Empréstimos externos trocam dívida em R$ por US$, venda de reservas aumenta a dívida líquida. Seguir nessa direção aumenta a vulnerabilidade externa e é receita pra crises.

Nos últimos anos, o país usou recursos externos de instituições multilaterais em pequena escala para financiar projetos específicos, principalmente de estados e municípios, em as áreas como infraestrutura, transporte, energia. Isso pode fazer sentido já que instituições como o BID e o Banco Mundial não apenas financiam mas oferecem todo um pacote de conhecimento técnico, ajudam a desenhar projetos e políticas públicas específicas, avaliam impacto ambiental, viabilidade econômica, etc.

Mas tomar recursos externo para financiar o auxílio emergencial e programas prontos como o Bolsa Família, não faz nenhum sentido.

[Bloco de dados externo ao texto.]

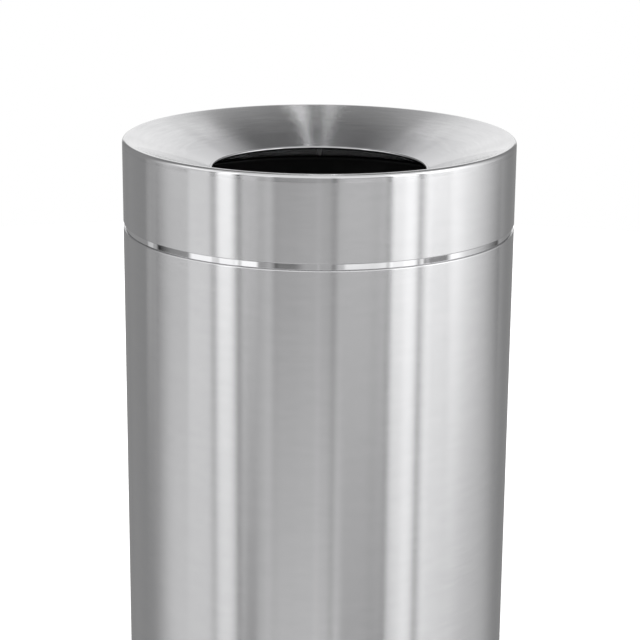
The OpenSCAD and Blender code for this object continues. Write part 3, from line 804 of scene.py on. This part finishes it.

Uma possível justificativa do governo é que os juros externos estão mais baixos e que é necessário diversificar fontes de financiamento, o que também faz zero sentido. O governo não deve ser guiado por uma lógica privada de alocação de carteira.

Depois, os juros lá fora estão mais baixos, mas a o risco cambial é nosso.

(Se os juros longos aqui estão altos, é melhor pos-fixar a dívida do que dolarizar.)

O empréstimo é em US$ e o governo vai gastar em R$. Esse gasto vai aumentar a base monetária e, ceteris paribus, gerar uma operação de venda de compromissadas pelo Banco Central, o que aumenta a dívida. No final, aumentam as reservas, a dívida interna e a dívida externa.

Mas o governo pode vender esses dólares no mercado e usar R$ para gastar. Aí temos uma troca de dívida interna por externa.

Já o financiamento do gasto pela venda de reservas cambiais funcionaria de forma parecida, mas a divida bruta fica estável e aumenta a divida líquida.

Na prática, o governo já tem vendido reservas cambiais, não para financiar gastos, mas para reduzir dívida bruta. Já foram mais de US$ 40 bilhões vendidos em menos de um ano.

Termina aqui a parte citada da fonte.